(EXERCISE DESCRIPTION) Every line in the listing is to be echoed verbatim.
─── DATA SECTION ───
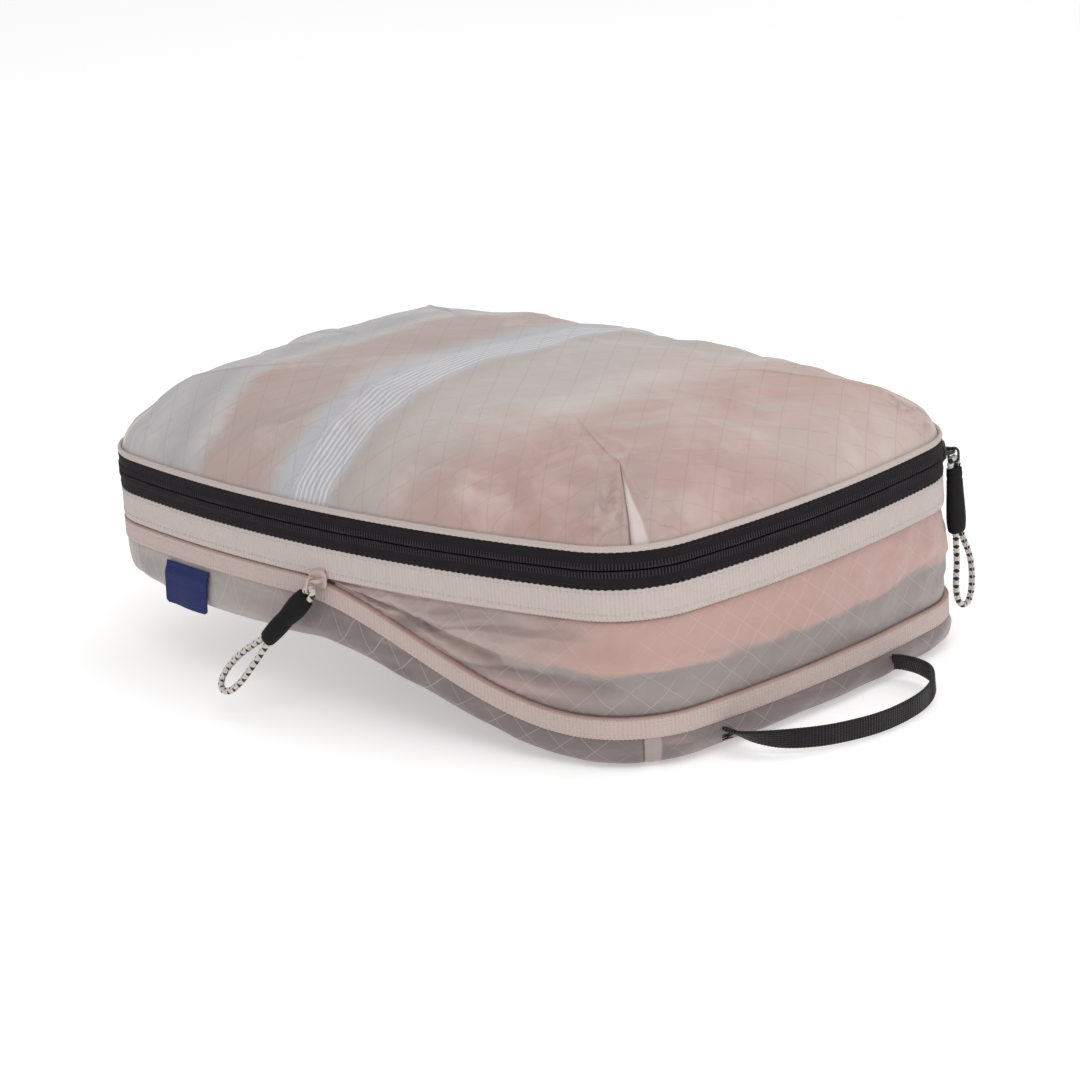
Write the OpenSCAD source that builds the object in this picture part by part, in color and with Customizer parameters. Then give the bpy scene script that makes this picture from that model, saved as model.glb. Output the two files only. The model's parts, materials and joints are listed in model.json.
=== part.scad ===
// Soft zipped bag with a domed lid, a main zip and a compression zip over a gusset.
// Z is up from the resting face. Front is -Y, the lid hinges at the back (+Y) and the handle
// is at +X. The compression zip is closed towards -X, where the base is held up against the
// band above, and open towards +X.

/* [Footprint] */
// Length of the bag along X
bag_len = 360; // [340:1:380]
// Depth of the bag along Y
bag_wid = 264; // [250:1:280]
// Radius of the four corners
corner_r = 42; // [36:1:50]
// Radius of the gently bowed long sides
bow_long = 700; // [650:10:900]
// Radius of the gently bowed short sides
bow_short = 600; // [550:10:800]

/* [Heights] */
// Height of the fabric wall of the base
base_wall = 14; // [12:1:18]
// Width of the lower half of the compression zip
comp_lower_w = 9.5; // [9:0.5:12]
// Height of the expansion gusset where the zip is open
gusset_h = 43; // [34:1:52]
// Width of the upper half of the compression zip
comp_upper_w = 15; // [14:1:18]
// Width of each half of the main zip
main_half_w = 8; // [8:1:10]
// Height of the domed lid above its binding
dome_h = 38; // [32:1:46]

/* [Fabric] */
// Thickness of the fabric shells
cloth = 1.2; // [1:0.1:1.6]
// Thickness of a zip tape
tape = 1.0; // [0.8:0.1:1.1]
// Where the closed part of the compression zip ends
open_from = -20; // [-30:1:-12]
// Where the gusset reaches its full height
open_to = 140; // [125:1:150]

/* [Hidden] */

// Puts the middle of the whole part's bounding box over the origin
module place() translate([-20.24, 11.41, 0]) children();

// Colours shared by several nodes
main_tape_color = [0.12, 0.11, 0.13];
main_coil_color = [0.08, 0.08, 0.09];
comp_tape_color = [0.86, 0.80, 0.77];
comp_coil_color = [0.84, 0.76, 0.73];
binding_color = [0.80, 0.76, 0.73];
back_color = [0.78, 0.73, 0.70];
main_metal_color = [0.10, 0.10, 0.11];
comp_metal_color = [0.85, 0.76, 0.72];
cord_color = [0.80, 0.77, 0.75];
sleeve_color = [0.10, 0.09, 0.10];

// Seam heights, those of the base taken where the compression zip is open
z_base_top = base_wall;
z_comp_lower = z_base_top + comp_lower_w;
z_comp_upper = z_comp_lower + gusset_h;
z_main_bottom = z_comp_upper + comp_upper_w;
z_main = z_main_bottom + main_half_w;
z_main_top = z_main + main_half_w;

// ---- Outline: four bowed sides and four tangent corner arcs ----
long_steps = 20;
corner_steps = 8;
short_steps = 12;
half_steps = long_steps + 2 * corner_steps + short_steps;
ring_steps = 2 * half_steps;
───
(OUTPUT OF THE TASK)
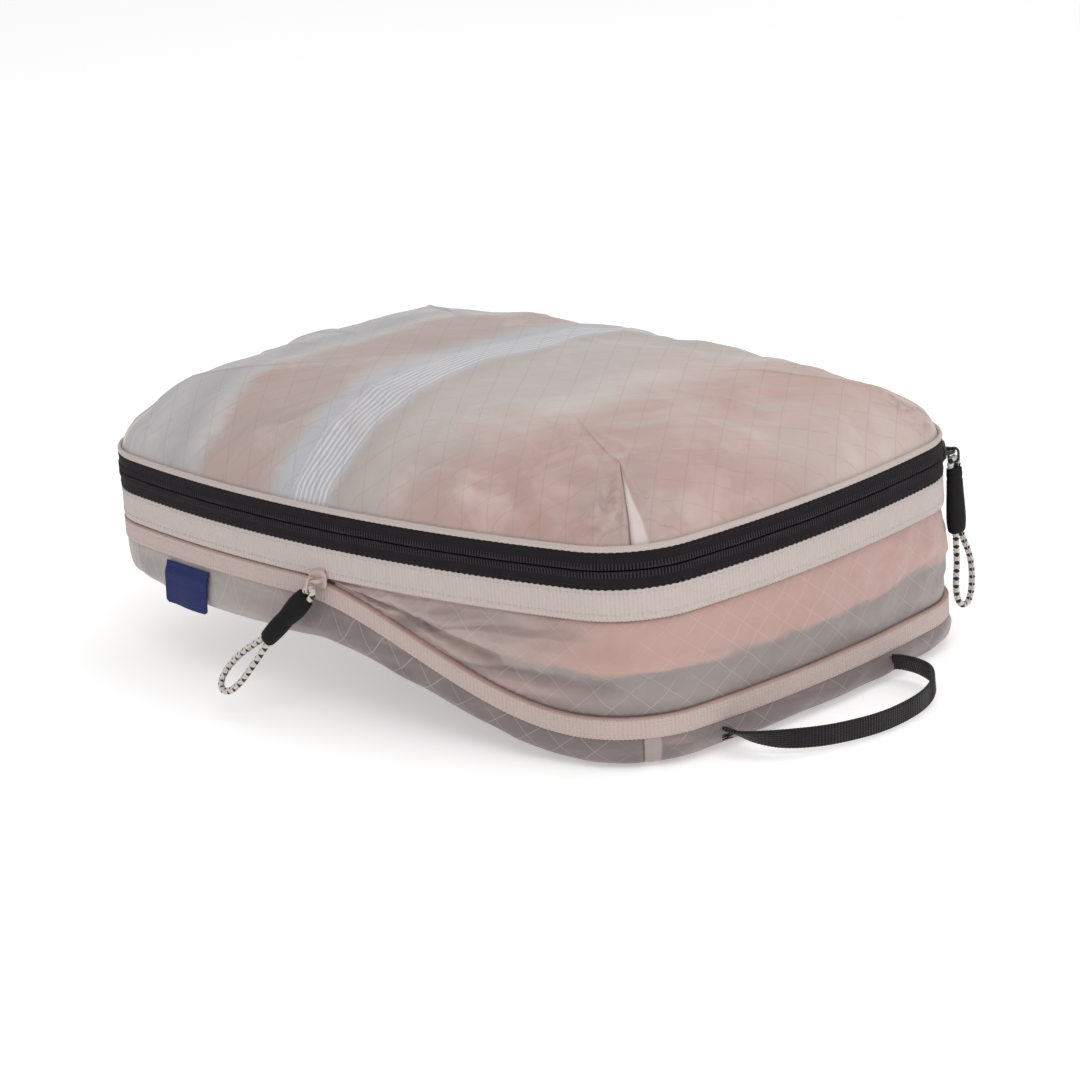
Write the OpenSCAD source that builds the object in this picture part by part, in color and with Customizer parameters. Then give the bpy scene script that makes this picture from that model, saved as model.glb. Output the two files only. The model's parts, materials and joints are listed in model.json.
=== part.scad ===
// Soft zipped bag with a domed lid, a main zip and a compression zip over a gusset.
// Z is up from the resting face. Front is -Y, the lid hinges at the back (+Y) and the handle
// is at +X. The compression zip is closed towards -X, where the base is held up against the
// band above, and open towards +X.

/* [Footprint] */
// Length of the bag along X
bag_len = 360; // [340:1:380]
// Depth of the bag along Y
bag_wid = 264; // [250:1:280]
// Radius of the four corners
corner_r = 42; // [36:1:50]
// Radius of the gently bowed long sides
bow_long = 700; // [650:10:900]
// Radius of the gently bowed short sides
bow_short = 600; // [550:10:800]

/* [Heights] */
// Height of the fabric wall of the base
base_wall = 14; // [12:1:18]
// Width of the lower half of the compression zip
comp_lower_w = 9.5; // [9:0.5:12]
// Height of the expansion gusset where the zip is open
gusset_h = 43; // [34:1:52]
// Width of the upper half of the compression zip
comp_upper_w = 15; // [14:1:18]
// Width of each half of the main zip
main_half_w = 8; // [8:1:10]
// Height of the domed lid above its binding
dome_h = 38; // [32:1:46]

/* [Fabric] */
// Thickness of the fabric shells
cloth = 1.2; // [1:0.1:1.6]
// Thickness of a zip tape
tape = 1.0; // [0.8:0.1:1.1]
// Where the closed part of the compression zip ends
open_from = -20; // [-30:1:-12]
// Where the gusset reaches its full height
open_to = 140; // [125:1:150]

/* [Hidden] */

// Puts the middle of the whole part's bounding box over the origin
module place() translate([-20.24, 11.41, 0]) children();

// Colours shared by several nodes
main_tape_color = [0.12, 0.11, 0.13];
main_coil_color = [0.08, 0.08, 0.09];
comp_tape_color = [0.86, 0.80, 0.77];
comp_coil_color = [0.84, 0.76, 0.73];
binding_color = [0.80, 0.76, 0.73];
back_color = [0.78, 0.73, 0.70];
main_metal_color = [0.10, 0.10, 0.11];
comp_metal_color = [0.85, 0.76, 0.72];
cord_color = [0.80, 0.77, 0.75];
sleeve_color = [0.10, 0.09, 0.10];

// Seam heights, those of the base taken where the compression zip is open
z_base_top = base_wall;
z_comp_lower = z_base_top + comp_lower_w;
z_comp_upper = z_comp_lower + gusset_h;
z_main_bottom = z_comp_upper + comp_upper_w;
z_main = z_main_bottom + main_half_w;
z_main_top = z_main + main_half_w;

// ---- Outline: four bowed sides and four tangent corner arcs ----
long_steps = 20;
corner_steps = 8;
short_steps = 12;
half_steps = long_steps + 2 * corner_steps + short_steps;
ring_steps = 2 * half_steps;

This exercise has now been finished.